Kintpuash, aka: Captain Jack - (1840?1873) - Though commonly known as Captain Jack, this famous Modoc warrior was more correctly called Kintpuash to his tribe. He was born about the year 1840 but little is known of his early life. When he grew up he became a subchief of the Modoc tribe and a leader of a hostile group in the Modoc War of (1872–73). In 1864, he had agreed to leave his ancestral home and live on the Klamath Reservation with the Klamath and Yahooskin tribes. However, the Modoc and the Klamath were historic enemies; the Modoc’s relationship with the Yahooskin was not much better. In 1870, Kintpuash and 371 Modoc fled the reservation to the lava beds of California. The Modoc War began on November 28, 1872 when Bureau of Indian Affairs, Major John Green sent troops from Fort Klamath to move the Modoc, "by force if necessary,” back to the reservation.
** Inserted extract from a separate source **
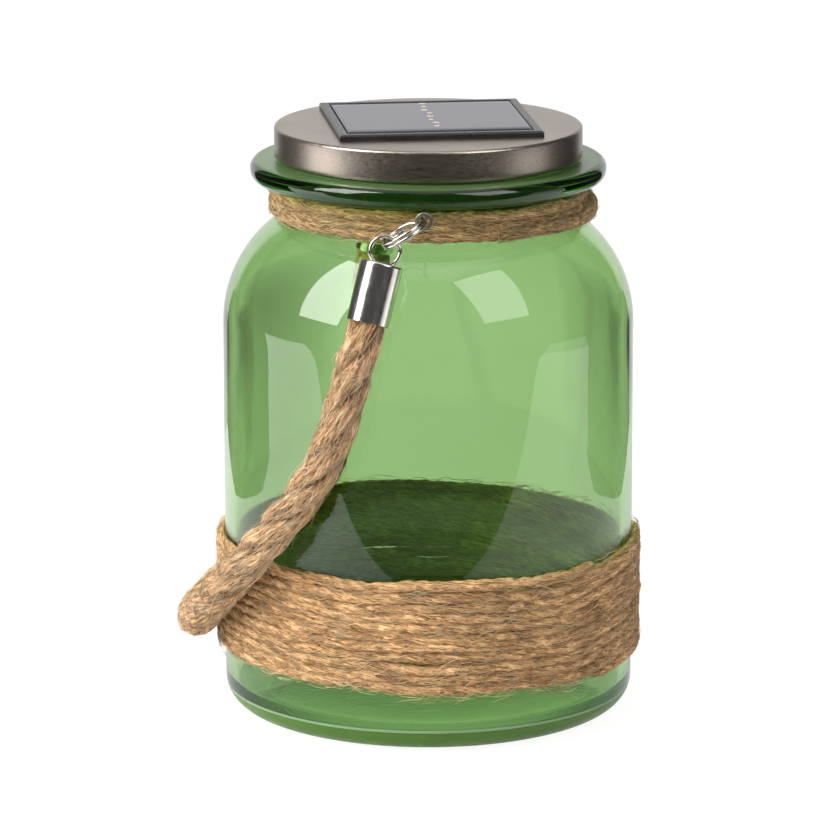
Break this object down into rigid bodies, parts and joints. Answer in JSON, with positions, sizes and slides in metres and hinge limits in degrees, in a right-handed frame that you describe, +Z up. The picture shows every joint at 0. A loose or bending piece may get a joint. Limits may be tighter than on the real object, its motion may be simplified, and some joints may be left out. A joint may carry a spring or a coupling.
{
  "type": "solar jar lantern",
  "caption": "Green glass jar lantern with a steel lid, solar panel and light module, jute twine round neck and foot, and a hinged rope handle.",
  "frame": {"origin": "centre of the ring that the jar stands on, on the jar's axis", "axes": "+Z up along the jar's axis, -Y towards the front eye of the handle, both handle hinges turn about lines along +Y"},
  "size_m": [0.1253, 0.1283, 0.1598],
  "materials": {
    "glass": "clear green pressed glass, slightly uneven",
    "twine": "rough natural jute twine",
    "rope": "three-strand natural jute rope with loose fibres",
    "lid_steel": "brushed steel with a warm grey tone",
    "black_plastic": "fine satin moulded plastic",
    "silicone": "translucent white silicone",
    "steel_wire": "bright zinc-plated steel",
    "bright_wire": "polished nickel plate",
    "cap_chrome": "polished nickel plate",
    "cell": "purple-grey silicon under clear resin",
    "board": "green solder mask",
    "chip_plastic": "black moulded resin",
    "battery_sleeve": "plain green shrink sleeve",
    "lens_plastic": "clear warm-white resin",
    "lead_plastic": "red and black insulation"
  },
  "bodies": {
    "jar": {"glass_jar": "glass", "neck_wire": "steel_wire", "neck_twine": "twine", "foot_twine": "twine"},
    "lid": {"lid_cap": "lid_steel", "lid_housing": "black_plastic", "seal_ring": "silicone", "housing_floor": "black_plastic", "floor_screws": "steel_wire", "battery_cover": "black_plastic", "cover_screw": "steel_wire", "battery": "battery_sleeve", "battery_spring": "steel_wire", "battery_plate": "steel_wire", "solar_tray": "black_plastic", "solar_cell": "cell", "solar_leads": "lead_plastic", "battery_leads": "lead_plastic", "circuit_board": "board", "board_parts": "chip_plastic", "board_screws": "steel_wire", "light_diode": "lens_plastic", "switch_body": "steel_wire"},
    "switch": {"switch_slider": "black_plastic"},
    "front_ring": {"link_front": "bright_wire"},
    "back_ring": {"link_back": "bright_wire"},
    "handle": {"rope_handle": "rope", "ferrule_front": "cap_chrome", "ferrule_back": "cap_chrome", "bail_front": "bright_wire", "bail_back": "bright_wire"}
  },
  "joints": [
    {"name": "lid_lift", "type": "slide", "parent": "jar", "child": "lid", "axis": [0, 0, 1], "range_m": [0, 0.04]},
    {"name": "switch_slide", "type": "slide", "parent": "lid", "child": "switch", "axis": [1, 0, 0], "range_m": [0, 0.0025]},
    {"name": "front_ring_swing", "type": "hinge", "parent": "jar", "child": "front_ring", "pos_m": [-0.0011, -0.0546, 0.1427], "axis": [0, 1, 0], "range_deg": [0, 240]},
    {"name": "back_ring_swing", "type": "hinge", "parent": "jar", "child": "back_ring", "pos_m": [-0.0011, 0.0546, 0.1427], "axis": [0, 1, 0], "range_deg": [0, 240]},
    {"name": "handle_swing", "type": "hinge", "parent": "front_ring", "child": "handle", "pos_m": [-0.01147, -0.0546, 0.13647], "axis": [0, 1, 0], "range_deg": [0, 62]}
  ],
  "couplings": [
    {"joint": "back_ring_swing", "follows": "front_ring_swing", "ratio": 1}
  ]
}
However, the Modocs' strong defensive position frustrated numerous attempts by U.S. troops to dislodge them.

 

In April, 1873, a peace commission headed by General Edward Richard Canby met with Jack and several of his men. However, at the meeting, Captain Jack shot the unarmed Canby and the Modoc fled. The Army then pursued Kintpuash with great vigor, capturing him on June 1st. On October 3, 1873, Captain Jack, John Schonchin, Black Jim, and Boston Charley were hanged at Fort Klamath. The remainder of the surviving Modoc were sent to reservations in Oklahoma and back to the Klamath Reservation in Oregon.